After a scant education in London's public schools, Richard Harrison began hopping bells in Detroit hotels. Stage struck, he went to a dramatic school for a short while, later made a precarious living by giving Shakespearean readings to Negro audiences in Canada. The next 40 years he spent as a dining car waiter on the Santa Fe running between Chicago and Los Angeles, as a police station handyman in Chicago, as a wanderer in the Deep South. At intervals he taught dramatics at North Carolina Agriculture & Engineering College, Branch Normal (Arkansas) and Flipper-Key College (Oklahoma). Mostly he made his headquarters around Haines Institute at Augusta, Ga. At commencement time he would put on plays. In return, Headmistress Lucy Laney literally kept him from starving during the rest of the year. She died the day that The Green Pastures came to Augusta in 1933.

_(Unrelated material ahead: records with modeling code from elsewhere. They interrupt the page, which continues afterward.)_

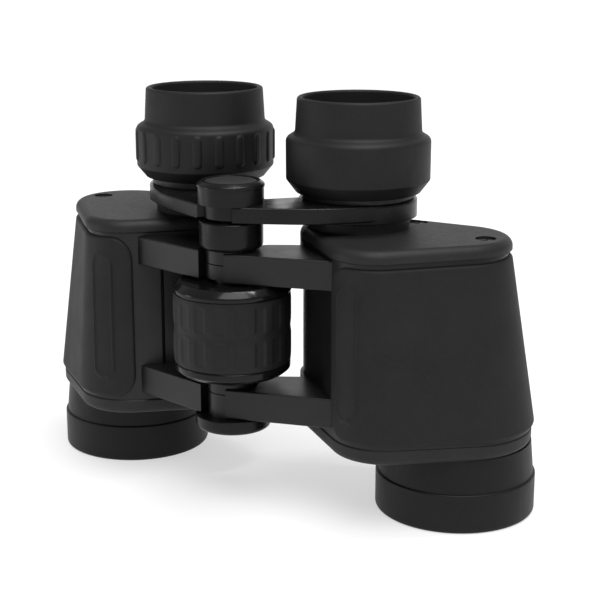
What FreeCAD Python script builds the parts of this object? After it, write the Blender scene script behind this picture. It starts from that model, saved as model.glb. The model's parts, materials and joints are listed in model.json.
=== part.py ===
"""Porro-prism binoculars, built as an assembly of separate pieces (millimetres).

The glass stands on its two objective rings with the eyepieces up (+Z).  +X is the user's left half, which
carries the centre axle; the right half swings about that axle.  -Y is the side that faces up in use.
Everything is laid out around the centre axle and shifted by AXLE_Y at the end, so that the origin is the
centre of the footprint at table height.
"""

import FreeCAD, Part

import math
import os

os.makedirs("parts", exist_ok=True)

V = FreeCAD.Vector
UP = V(0, 0, 1)

# ---- Driving dimensions -------------------------------------------------------------------------------
AXLE_Y = -18.5            # where the centre axle stands in the final frame
EYE = (26.5, 27.1)        # eyepiece axis of the left half, measured from the centre axle
OBJ = (58.0, 30.7)        # objective axis of the left half

# Housing outline: a rounded triangle around three discs (x, y, radius), wider at the objective end.
DISCS_LOW = [(26.5, 27.1, 16.8), (44.6, 10.7, 16.9), (58.2, 29.3, 23.0)]
DISCS_TOP = [(26.5, 27.1, 16.8), (42.3, 7.5, 13.0), (57.1, 27.6, 16.5)]
BODY_Z = (26.3, 78.3)     # prism housing
PLATE_Z = (21.6, 26.3)    # objective plate under it
COVER_Z = (78.3, 82.2)    # eyepiece plate above it
SKIN_Z = (27.2, 77.1)     # rubber armour around it
SKIN = 1.1                # armour thickness
WALL = 1.8                # housing wall
PLATE_STEP = 0.8          # the objective plate is set back from the armour by this much
FRONT_SEAM_X = 33.6       # inner edge of the armour on the upper side
BACK_SEAM_X = 24.0        # inner edge of the armour on the lower side

# Arms between housing and axle.
UPPER_ARM_Z = (68.7, 77.2)
LOWER_ARM_Z = (28.4, 37.2)
ARM_OFFSET = 8.2          # distance of the arm's front face from the axle
ARM_ANGLE = math.radians(14.0)
KNUCKLE_R = 7.4
KNUCKLE_CLEAR_R = 7.7
OUTER_KNUCKLES = [(73.8, 77.5), (28.1, 35.1)]     # on the left half
INNER_KNUCKLES = [(69.3, 73.5), (35.4, 38.3)]     # on the right half

AXLE_R = 5.0
AXLE_BORE_R = 3.6
RUN = 0.05                # radial running clearance

# Focus wheel.
WHEEL_Z = (41.0, 68.3)
GRIP_Z = (44.4, 65.1)
WHEEL_R = 17.2
HUB_R = 14.6
CHAMBER_Z = (46.8, 60.4)
CHAMBER_R = 8.3
FLUTES = 18

# Bridge that carries the eyepieces.
BRIDGE_Z = 86.1
BRIDGE_TOP_LEFT = 90.7
BRIDGE_TOP_RIGHT = 90.4
BRIDGE_BOSS_R = 9.5
BRIDGE_RING_R = 7.7
BRIDGE_CLEAR_R = 8.0
EDGE = 0.5                # rounding along the arms of housing and bridge
SEAM_BEVEL = 0.5          # bevels that show as fine lines along the seams of both plates
COVER_ROUND = 2.6         # rounding around the top of the eyepiece plate
RELIEF_X = 28.0           # edge of the set-back panel on the casting's inner side
RELIEF_DEPTH = 0.9
RELIEF_GROOVE = (1.0, 1.25)    # width and depth of the groove along that edge
EYE_RING_R = 17.3
EYE_RING_ROUND = 0.8      # rounding around the top of the eyepiece ring
FOCUS_TRAVEL = 8.0

# Eyepieces.
TUBE_R = 13.4             # sliding part inside the guide
NECK_R = 16.3
SEAT_R = 15.0             # where the tube sits in the bridge ring
TOP_TUBE_R = 14.6
CELL_R = 11.9             # bore for the eye lens cell
COLLAR_R = 21.0
COLLAR_TOP = 108.9
CUP_R = 18.0
CUP_BORE_R = 16.5
CUP_TOP = 119.6
RIBS = 20
RIB_R = 2.0               # curvature of a grip rib
RIB_RISE = 0.45           # how far a rib stands out of the collar

# Optics: Porro prisms that move the beam from the objective axis to the eyepiece axis in two equal steps.
SHELF_Z = (50.0, 52.4)
PRISM_HALF_WIDTH = 9.0
PRISM_OVERHANG = 9.6
RIDGE_CUT = 1.5


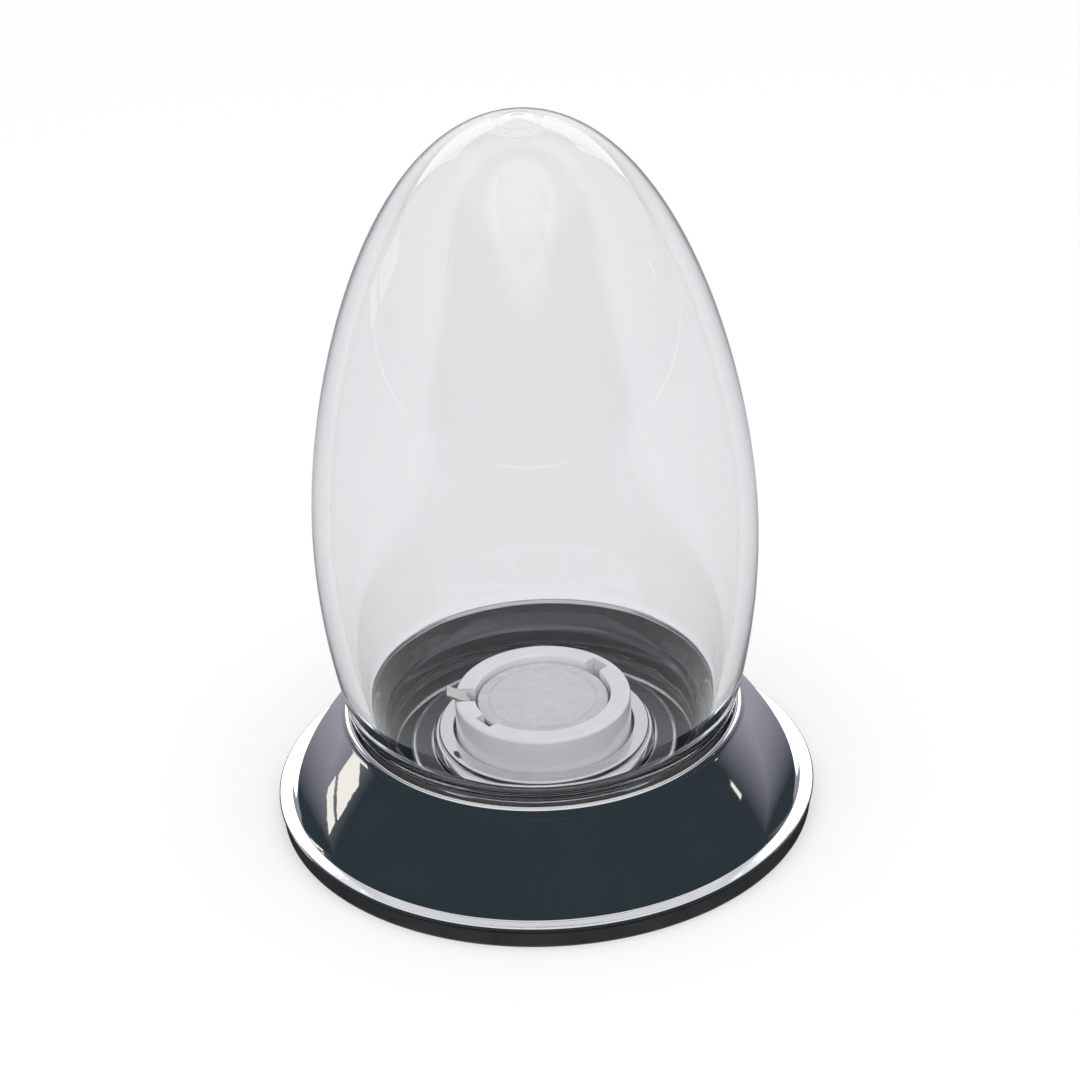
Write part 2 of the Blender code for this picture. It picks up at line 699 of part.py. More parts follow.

Harrison was employed by the New York Federation of Churches directing Negro church festivals in Harlem when Destiny and Marc Connelly caught up with him in the autumn of 1929. On the road Actor Harrison lives with friends he made years ago while on Chautauqua tours, or in Y. M. C. A.'s. He has not squandered a liberal salary. A large part of it goes to the support of an invalid wife, whom he married 40 years ago with his friend, the late Negro Poet Paul Laurence Dunbar, as best man. A son, who struggles with a jazz band, and a daughter, who has proved an indifferent performer in Negro musical shows, also require "de Lawd's'' financial assistance. Harrison lost money when the Binga State Bank of Chicago failed. But he has a solid investment in two Chicago Black Belt houses. He also has satisfied a lifelong vanity by buying a big diamond ring.
With a reputation in the Negro theatre equal to those of Paul Robeson, the late Charles Gilpin and Jules Bledsoe, Actor Harrison plans to open a dramatic school if and when The Green Pastures closes. "The Lord," humbly says "de Lawd," "has showered His mercies on me in my old age."